In 2014, Bailey worked with students from Boys & Girls High School in Brooklyn. They designed furniture for the Historic Hunterfly Road Houses. Sixty students, aged 14–17, used recycled materials for their designs.

In 2016, Xenobia Bailey made a huge glass mosaic for the New York City Subway. It is at the 34th Street – Hudson Yards station. She named this artwork Funktional Vibrations. Bailey crocheted the design first. Then, a studio digitized it and turned it into the mosaic. That same year, she also took part in the SITE Santa Fe Biennial art show.

Bailey was an artist-in-residence in 2018 at the McColl Center for Art + Innovation in Charlotte, North Carolina.

In 2020, Bailey revealed a new public mosaic called "Morning Stars." It is at the new Pier District in St. Petersburg. Also in 2020, she designed a permanent artwork for the Martin Luther King Jr. Memorial Library in Washington DC.

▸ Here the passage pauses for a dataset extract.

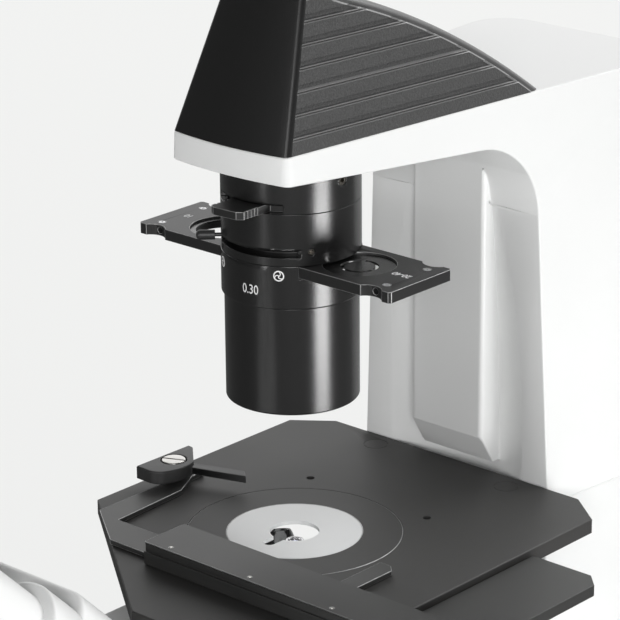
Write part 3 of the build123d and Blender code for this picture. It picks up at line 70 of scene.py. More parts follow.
def place(x, y, z):
    """A point given in millimetres from the stage top on the optical axis, in metres."""
    return STAGE_TOP + Vector((x, y, z)) / 1000


# Sizes and colours that a user may change

def colour(label, text, value):
    return bpy.props.FloatVectorProperty(
        name=label, description=text, subtype="COLOR", size=4, min=0, max=1, default=(*value, 1.0))


def length(label, text, value):
    return bpy.props.FloatProperty(
        name=label, description=text, unit="LENGTH", min=0, default=value)


def power(label, text, value):
    return bpy.props.FloatProperty(
        name=label, description=text, unit="POWER", min=0, default=value)


class FinishColours(bpy.types.PropertyGroup):
    paint: colour("Paint", "White paint of the stand, arm and head", (0.80, 0.805, 0.80))
    plastic: colour("Hood plastic", "Black plastic of the lamp hood", (0.010, 0.010, 0.010))
    grain: colour("Hood grain", "Grained flanks of the lamp hood", (0.050, 0.050, 0.050))
    anodised: colour("Anodised black", "Black parts of the condenser", (0.014, 0.014, 0.014))
    charcoal: colour("Stage coat", "Matte coat of the stage plate", (0.034, 0.033, 0.032))
    rail: colour("Rail grey", "Satin grey of the rails and the holder", (0.042, 0.042, 0.041))
    disc: colour("Insert disc", "Light disc round the specimen hole", (0.90, 0.91, 0.91))
    print_ink: colour("Print", "Ink of the numbers and marks", (0.80, 0.80, 0.80))


class EdgeRounds(bpy.types.PropertyGroup):
    cast: length("Cast edges", "Rounding of the painted castings", 0.0016)
    machined: length("Machined edges", "Rounding of the machined parts", 0.00035)
    moulded: length("Moulded edges", "Rounding of knobs and plastic trim", 0.0006)


class HoodSizes(bpy.types.PropertyGroup):
    first_rib: length("First groove", "Height of the lowest groove above the stage", 0.2218)
    rib_pitch: length("Groove pitch", "Height from one groove to the next", 0.01032)
    rib_height: length("Groove height", "Height of one groove", 0.0042)
    rib_depth: length("Groove depth", "Depth of one groove", 0.0020)
    run_in: length("Groove start", "Start of a groove behind the front corner", 0.0001)
    rib_count: bpy.props.IntProperty(
        name="Grooves", description="Number of grooves", min=1, default=7)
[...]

In the summer of 2021, Bailey's artwork Mothership was shown at Brookfield Place. It was displayed under her canopy called Functional Frequency Environment.

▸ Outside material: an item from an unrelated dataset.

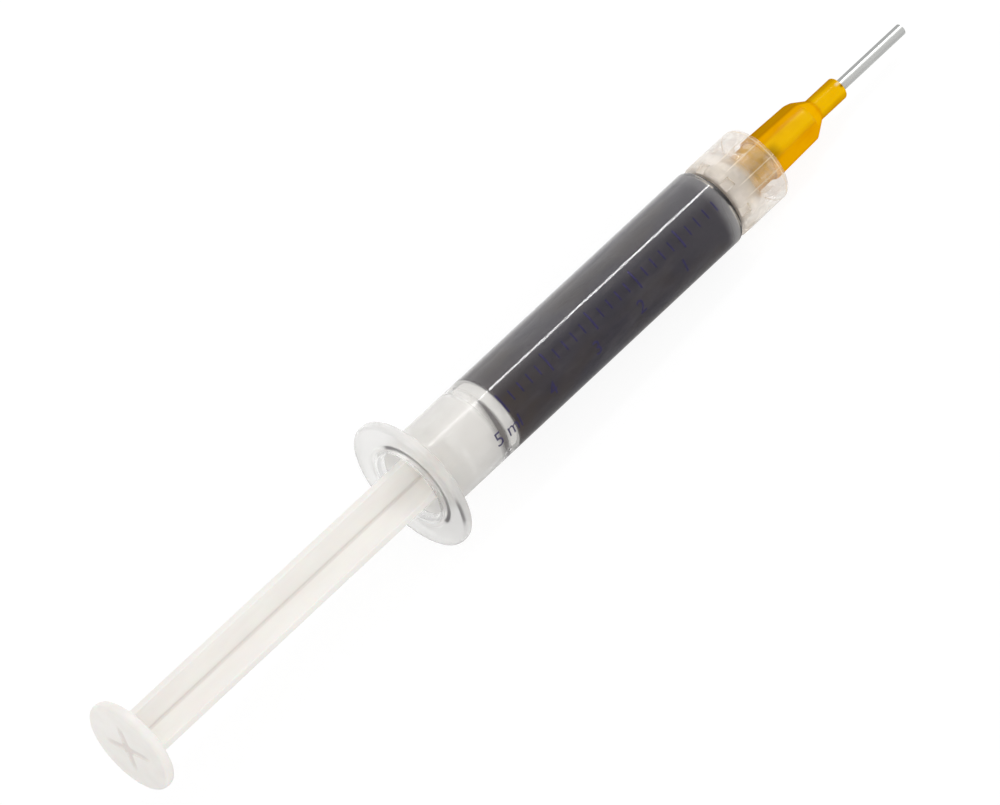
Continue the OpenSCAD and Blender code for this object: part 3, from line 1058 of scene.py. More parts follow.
@dataclass(frozen=True)
class FrostedPlastic(Finish):
    """Frosted polypropylene of the collar, clearer in front, with pale highlights painted along its
    edges.
    """

    name: str = "frosted_collar"
    colour: Colour = paint(251, 241, 231)
    warm: Colour = paint(248, 231, 190)
    # the milky share's colours; cream where pale highlights are painted
    edge: Colour = paint(248, 239, 228)
    cream: Colour = paint(255, 230, 190)
    clear: float = 0.8
    roughness: Span = (0.096, 0.15)
    milky_roughness: float = 0.3
    flats: int = 8
    flat_half: float = 9.5
    # where pale highlights are painted along the flats' edges and the front rim, strongest on the
    # side towards the camera
    highlight_band: Mask = (-0.8, 0.8, 1.2)
    highlight_x: Mask = (67.5, 71.0)
    highlight_around: float = 112.5
    highlight_fade: Mask = (20, 40, 1, 0.4)
    outside: Mask = (5.95, 6.15)
    front_x: Mask = (68.5, 72.5)
    rim_highlight_x: Mask = (75.35, 75.55, 0.2)
    notch_band: Mask = (5.75, 5.92, 0.05)
    notch_x: Mask = (68.2, 68.1)
    flowed: Mask = (0.35, 0.7, 0, 0.5)
    thin: Mask = (0, 1, 0.6, 0.25)
    milk: Mask = (0, 1, 0.42, 0.08)
    blotted: Mask = (0.4, 0.6, -0.07, 0.07)
    flow: Grain = (0.5, 3, (0.6, 1, 1))
    blots: Grain = (0.33, 2, (1, 1, 1))
    dent: float = 0.1
    front_warmth: float = 0.5
    highlight_share: float = 0.35
    notch_share: float = 0.15

    def surface(self, board: Board, spot: Wire) -> Wire:
        """Frosted plastic under a milky share that paints pale highlights along the edges and draws
        the notches.

        Args:
            board: the board to put the nodes on.
            spot: the point in the syringe's own frame, in mm.

        Returns:
            The surface.
        """
        x, y, z = board.axes(spot)
        away, around = board.polar(y, z)
        front = x.ramp(*self.front_x)
        # painted pale highlights along the flats' edges and the front rim
        lines, other = (around.off(BELOW + side, CIRCLE / self.flats).between(*self.highlight_band)
                        for side in (-self.flat_half, self.flat_half))
        lines = (lines + other) * around.off(self.highlight_around).size().ramp(*self.highlight_fade)
        lines = (lines * x.ramp(*self.highlight_x)).most(x.between(*self.rim_highlight_x))
        notches = away.between(*self.notch_band) * x.ramp(*self.notch_x)
        flow = board.noise(spot, self.flow).ramp(*self.flowed)
        blots = board.noise(spot, self.blots).ramp(*self.blotted)
        rough, dent = board.pores(spot, self.roughness, self.dent)
        body = board.blend(flow + front * self.front_warmth, self.colour, self.warm)
        clear = board.gloss(Base_Color=body, Roughness=rough, IOR=PLASTIC_IOR, Normal=dent,
                            Transmission_Weight=self.clear, Alpha=front.ramp(*self.thin))
        milky = board.gloss(Base_Color=board.blend(lines * front, self.edge, self.cream),
                            Roughness=self.milky_roughness, IOR=PLASTIC_IOR, Normal=dent)
        share = (front.ramp(*self.milk) + blots
                 + lines * away.ramp(*self.outside) * self.highlight_share
                 + notches * self.notch_share)
        return board.layer(share, clear, milky)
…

In 2024, Xenobia Bailey had her first solo gallery show in New York City in over twenty years. It was called "Paradise Under Reconstruction in the Aesthetic of Funk: The Second Coming." The show featured about twenty of her recent and older crochet works.

Art Collections

Xenobia Bailey's art is kept in many permanent collections. These include the Schomburg Center for Research in Black Culture in Harlem. Her work is also at the Allentown Art Museum, the Museum of Contemporary Arts, the Texas Fashion Collection, and the Museum of Arts and Design.

Exhibitions

Solo Shows

  • 2002: Xenobia Bailey: Paradise Under Reconstruction in the Aesthetic of Funk—Phase IV (January 18 - February 17)
  • 2008: Jersey City Museum, [RE]Possessed (June 16 - August 24, 2008)
  • 2015: Funktional Vibrations, Glass Mosaic, at the 34th St–Hudson Yards Station (Permanent Installation 2015)
  • 2020: Morning Stars, St. Pete Pier, St. Petersburg, Florida (permanent installation)
  • 2020: Permanent installation, Martin Luther King Jr. Memorial Library, Washington, DC

Group Shows

  • 2015: Fiber: Sculpture 1960–Present at ICA Boston (October 1 - January 4, 2015)
  • 2017: Studio Views: Craft in the Expanded Field, Museum of Arts and Design, New York City (October 24 - December 17, 2017)
  • 2019: Vibration & Frequency Experiment Funktional Material Culture Design Lab, Seattle at Wa Na Wari

Awards and Honors

In 2000, Xenobia Bailey won a Creative Capital grant. This was for her project, Paradise Under Reconstruction in the Aesthetic of Funk. In 2017, Bailey won the Americans for the Arts Public Art Year in Review Award. This was for her artwork Paradise Under Reconstruction in the Aesthetic of Funk: A Quantum Leap, Starting From The Top…!!! In 2019, Bailey was one of the first people to receive the BRIC Colene Brown Art Prize.